** The task **
Each line of the material below should be reproduced exactly.

** Excerpt from a dataset **
■ ■ ■ ■ ■ ■ ■

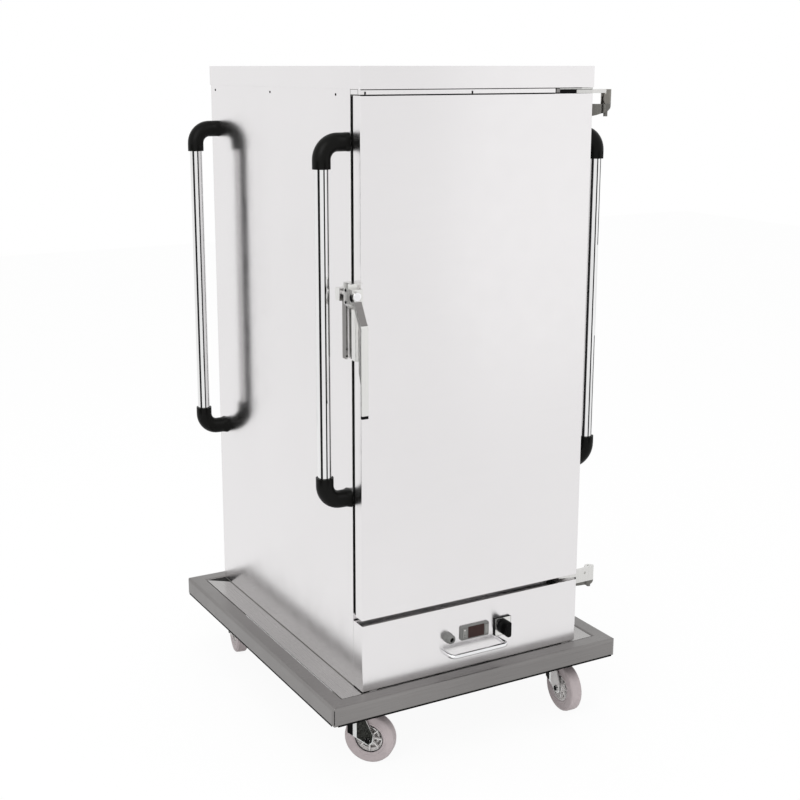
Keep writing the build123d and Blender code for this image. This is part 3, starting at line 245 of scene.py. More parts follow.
# Moulded plastics and rubbers, by the arguments of moulded()
BLACK_WORN = (0.06, 0.06, 0.06)
PLASTICS = {
    "gasket_rubber": dict(
        colour=(0.004, 0.004, 0.004), rough=0.60, grain_scale=900.0, depth=0.2, edge_lightening=0.1,
        worn=BLACK_WORN, sheen=0.03,
    ),
    "black_rubber": dict(
        colour=(0.010, 0.010, 0.010), rough=0.65, grain_scale=900.0, depth=0.2, edge_lightening=0.1,
        worn=BLACK_WORN, sheen=0.1,
    ),
    "black_plastic": dict(
        colour=(0.004, 0.004, 0.0042), rough=0.45, grain_scale=1500.0, depth=0.15, edge_lightening=0.1,
        worn=BLACK_WORN, sheen=0.05,
    ),
    "elbow_plastic": dict(
        colour=(0.005, 0.005, 0.0045), rough=0.35, grain_scale=1300.0, depth=0.10, edge_lightening=0.1,
        worn=BLACK_WORN, sheen=0.09,
    ),
    "motor_black": dict(
        colour=(0.02, 0.02, 0.021), rough=0.35, grain_scale=700.0, depth=0.25, edge_lightening=0.4,
        worn=(0.3, 0.3, 0.3),
    ),
    "grey_plastic": dict(
        colour=(0.17, 0.17, 0.165), rough=0.48, grain_scale=1500.0, depth=0.15, edge_lightening=0.3,
        worn=(0.4, 0.4, 0.4),
    ),
    "key_plastic": dict(
        colour=(0.24, 0.24, 0.23), rough=0.50, grain_scale=1500.0, depth=0.15, edge_lightening=0.3,
        worn=(0.45, 0.45, 0.45),
    ),
    "grey_tyre": dict(
        colour=(0.46, 0.405, 0.41), rough=0.62, grain_scale=800.0, depth=0.22, edge_lightening=0.12,
        worn=(0.55, 0.5, 0.5),
    ),
    "hub_plastic": dict(
        colour=(0.80, 0.78, 0.77), rough=0.42, grain_scale=1200.0, depth=0.15, edge_lightening=0.3,
        worn=(0.9, 0.88, 0.87),
    ),
}

# CAD nodes with another look than their slot's
NODE_LOOKS = {"hinge_pins": "bracket_steel"}

# Camera of the photograph
CAMERA_PLACE = (-1.673807, -2.992546, 1.640420)
CAMERA_PITCH = 13.005
CAMERA_YAW = 29.060
CAMERA_LENS = 60.053
CAMERA_SENSOR = 36.0
CAMERA_SHIFT = (0.01757, -0.03090)
CAMERA_REACH = 60.0

# Studio
FLOOR_HALF = 9.0
FLOOR_COLOUR = (0.94, 0.94, 0.94)
FLOOR_SHOWN = 0.93
WORLD_WHITE = 1.0
WORLD_LIGHT = 0.84
WHITE = (1.0, 1.0, 1.0, 1.0)

# Soft boxes: place, aim, width, height and watts
KEY_LIGHT = ((-2.6, -2.4, 3.4), (0.0, 0.0, 0.8), 2.6, 2.6, 54)
FILL_LIGHT = ((3.4, -2.9, 0.5), (0.0, 0.0, 0.6), 3.4, 4.2, 5.4)
TOP_LIGHT = ((0.0, 0.6, 4.0), (0.0, 0.0, 1.0), 3.0, 3.0, 34)

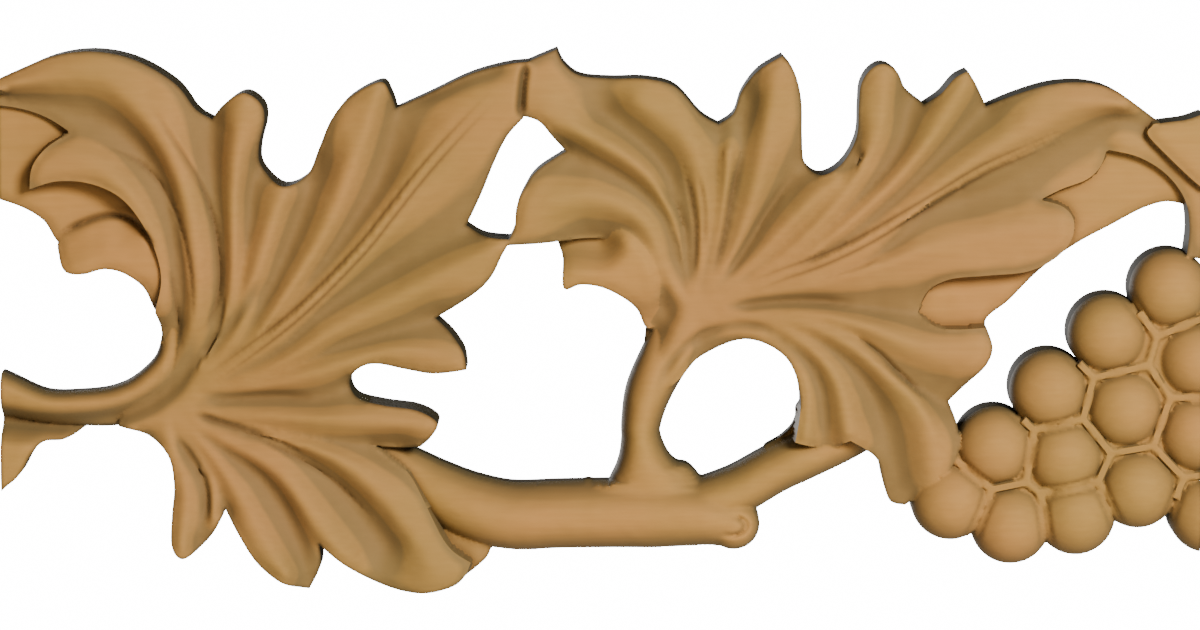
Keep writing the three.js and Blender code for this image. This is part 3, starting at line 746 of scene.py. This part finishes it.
def drawn_lines(forms):
    """Points and edges of every outline that shows, with a second line where it steps down."""
    points, edges = [], []
    for form in forms:
        loop = form.loop
        others = [other for other in forms if other is not form]
        along = np.roll(loop, -1, axis=0) - np.roll(loop, 1, axis=0)
        outward = np.column_stack([along[:, 1], -along[:, 0]])
        outward /= np.maximum(np.hypot(*outward.T), TINY)[:, None]
        outward *= -np.sign(loop_area(loop))
        foot = loop + STEP_WIDTH * outward
        own = form.heights(loop)
        under = np.max([other.heights(loop) for other in others], axis=0)
        below = np.max([other.heights(foot) for other in others], axis=0)
        shows = own > under - SAME_HEIGHT
        steps = shows & (below > 0) & ~inside(foot, loop)
        for line, kept in ((loop, shows), (foot, steps)):
            numbers = np.cumsum(kept) - 1 + sum(len(part) for part in points)
            points.append(line[kept])
            following = np.roll(np.arange(len(loop)), -1)
            both = kept & kept[following]
            edges.extend(zip(numbers[both].tolist(), numbers[following[both]].tolist()))
    return np.vstack(points), edges


def offset_line(line, distance):
    along = np.gradient(line, axis=0)
    side = np.column_stack([-along[:, 1], along[:, 0]])
    return line + distance * side / np.hypot(*side.T)[:, None]


def kept_runs(line, kept):
    """The stretches of a line whose points are kept, each as a line of its own."""
    changes = np.flatnonzero(np.diff(kept.astype(int))) + 1
    runs = zip(np.split(line, changes), np.split(kept, changes))
    return [run for run, run_kept in runs if run_kept[0] and len(run) > 1]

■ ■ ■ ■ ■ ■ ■

** Complete answer **
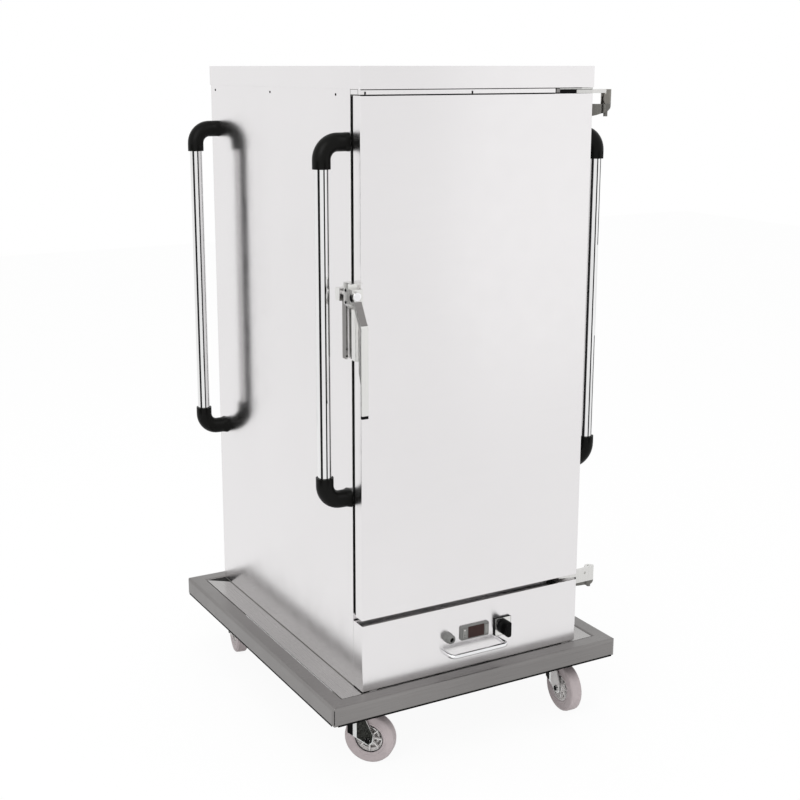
Keep writing the build123d and Blender code for this image. This is part 3, starting at line 245 of scene.py. More parts follow.
# Moulded plastics and rubbers, by the arguments of moulded()
BLACK_WORN = (0.06, 0.06, 0.06)
PLASTICS = {
    "gasket_rubber": dict(
        colour=(0.004, 0.004, 0.004), rough=0.60, grain_scale=900.0, depth=0.2, edge_lightening=0.1,
        worn=BLACK_WORN, sheen=0.03,
    ),
    "black_rubber": dict(
        colour=(0.010, 0.010, 0.010), rough=0.65, grain_scale=900.0, depth=0.2, edge_lightening=0.1,
        worn=BLACK_WORN, sheen=0.1,
    ),
    "black_plastic": dict(
        colour=(0.004, 0.004, 0.0042), rough=0.45, grain_scale=1500.0, depth=0.15, edge_lightening=0.1,
        worn=BLACK_WORN, sheen=0.05,
    ),
    "elbow_plastic": dict(
        colour=(0.005, 0.005, 0.0045), rough=0.35, grain_scale=1300.0, depth=0.10, edge_lightening=0.1,
        worn=BLACK_WORN, sheen=0.09,
    ),
    "motor_black": dict(
        colour=(0.02, 0.02, 0.021), rough=0.35, grain_scale=700.0, depth=0.25, edge_lightening=0.4,
        worn=(0.3, 0.3, 0.3),
    ),
    "grey_plastic": dict(
        colour=(0.17, 0.17, 0.165), rough=0.48, grain_scale=1500.0, depth=0.15, edge_lightening=0.3,
        worn=(0.4, 0.4, 0.4),
    ),
    "key_plastic": dict(
        colour=(0.24, 0.24, 0.23), rough=0.50, grain_scale=1500.0, depth=0.15, edge_lightening=0.3,
        worn=(0.45, 0.45, 0.45),
    ),
    "grey_tyre": dict(
        colour=(0.46, 0.405, 0.41), rough=0.62, grain_scale=800.0, depth=0.22, edge_lightening=0.12,
        worn=(0.55, 0.5, 0.5),
    ),
    "hub_plastic": dict(
        colour=(0.80, 0.78, 0.77), rough=0.42, grain_scale=1200.0, depth=0.15, edge_lightening=0.3,
        worn=(0.9, 0.88, 0.87),
    ),
}

# CAD nodes with another look than their slot's
NODE_LOOKS = {"hinge_pins": "bracket_steel"}

# Camera of the photograph
CAMERA_PLACE = (-1.673807, -2.992546, 1.640420)
CAMERA_PITCH = 13.005
CAMERA_YAW = 29.060
CAMERA_LENS = 60.053
CAMERA_SENSOR = 36.0
CAMERA_SHIFT = (0.01757, -0.03090)
CAMERA_REACH = 60.0

# Studio
FLOOR_HALF = 9.0
FLOOR_COLOUR = (0.94, 0.94, 0.94)
FLOOR_SHOWN = 0.93
WORLD_WHITE = 1.0
WORLD_LIGHT = 0.84
WHITE = (1.0, 1.0, 1.0, 1.0)

# Soft boxes: place, aim, width, height and watts
KEY_LIGHT = ((-2.6, -2.4, 3.4), (0.0, 0.0, 0.8), 2.6, 2.6, 54)
FILL_LIGHT = ((3.4, -2.9, 0.5), (0.0, 0.0, 0.6), 3.4, 4.2, 5.4)
TOP_LIGHT = ((0.0, 0.6, 4.0), (0.0, 0.0, 1.0), 3.0, 3.0, 34)

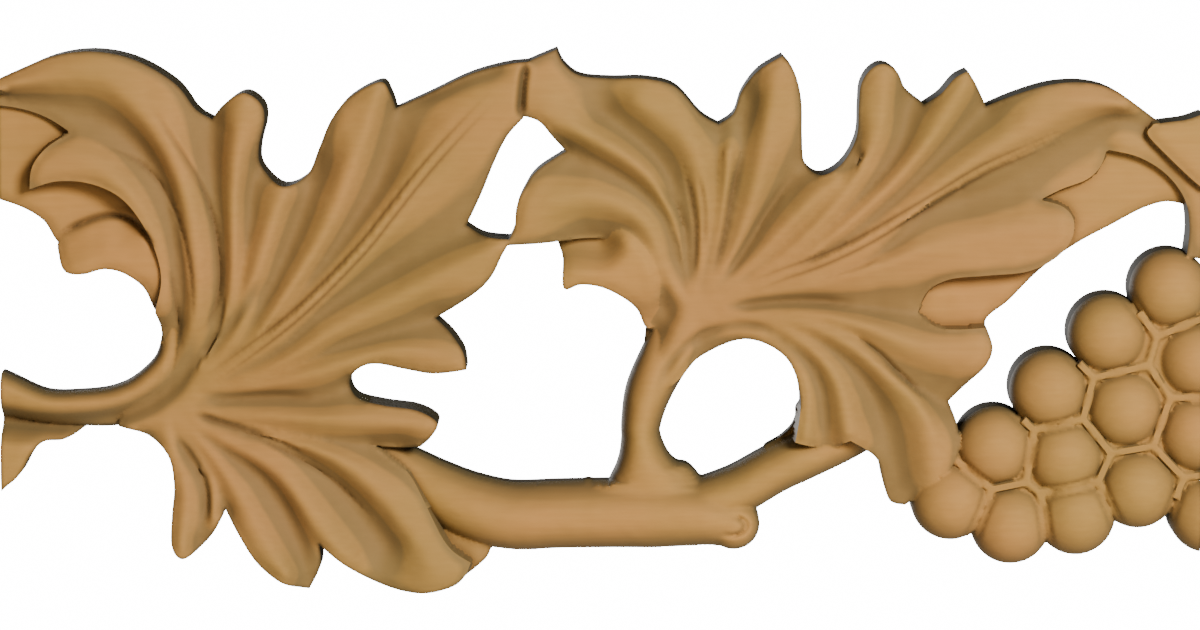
Keep writing the three.js and Blender code for this image. This is part 3, starting at line 746 of scene.py. This part finishes it.
def drawn_lines(forms):
    """Points and edges of every outline that shows, with a second line where it steps down."""
    points, edges = [], []
    for form in forms:
        loop = form.loop
        others = [other for other in forms if other is not form]
        along = np.roll(loop, -1, axis=0) - np.roll(loop, 1, axis=0)
        outward = np.column_stack([along[:, 1], -along[:, 0]])
        outward /= np.maximum(np.hypot(*outward.T), TINY)[:, None]
        outward *= -np.sign(loop_area(loop))
        foot = loop + STEP_WIDTH * outward
        own = form.heights(loop)
        under = np.max([other.heights(loop) for other in others], axis=0)
        below = np.max([other.heights(foot) for other in others], axis=0)
        shows = own > under - SAME_HEIGHT
        steps = shows & (below > 0) & ~inside(foot, loop)
        for line, kept in ((loop, shows), (foot, steps)):
            numbers = np.cumsum(kept) - 1 + sum(len(part) for part in points)
            points.append(line[kept])
            following = np.roll(np.arange(len(loop)), -1)
            both = kept & kept[following]
            edges.extend(zip(numbers[both].tolist(), numbers[following[both]].tolist()))
    return np.vstack(points), edges


def offset_line(line, distance):
    along = np.gradient(line, axis=0)
    side = np.column_stack([-along[:, 1], along[:, 0]])
    return line + distance * side / np.hypot(*side.T)[:, None]


def kept_runs(line, kept):
    """The stretches of a line whose points are kept, each as a line of its own."""
    changes = np.flatnonzero(np.diff(kept.astype(int))) + 1
    runs = zip(np.split(line, changes), np.split(kept, changes))
    return [run for run, run_kept in runs if run_kept[0] and len(run) > 1]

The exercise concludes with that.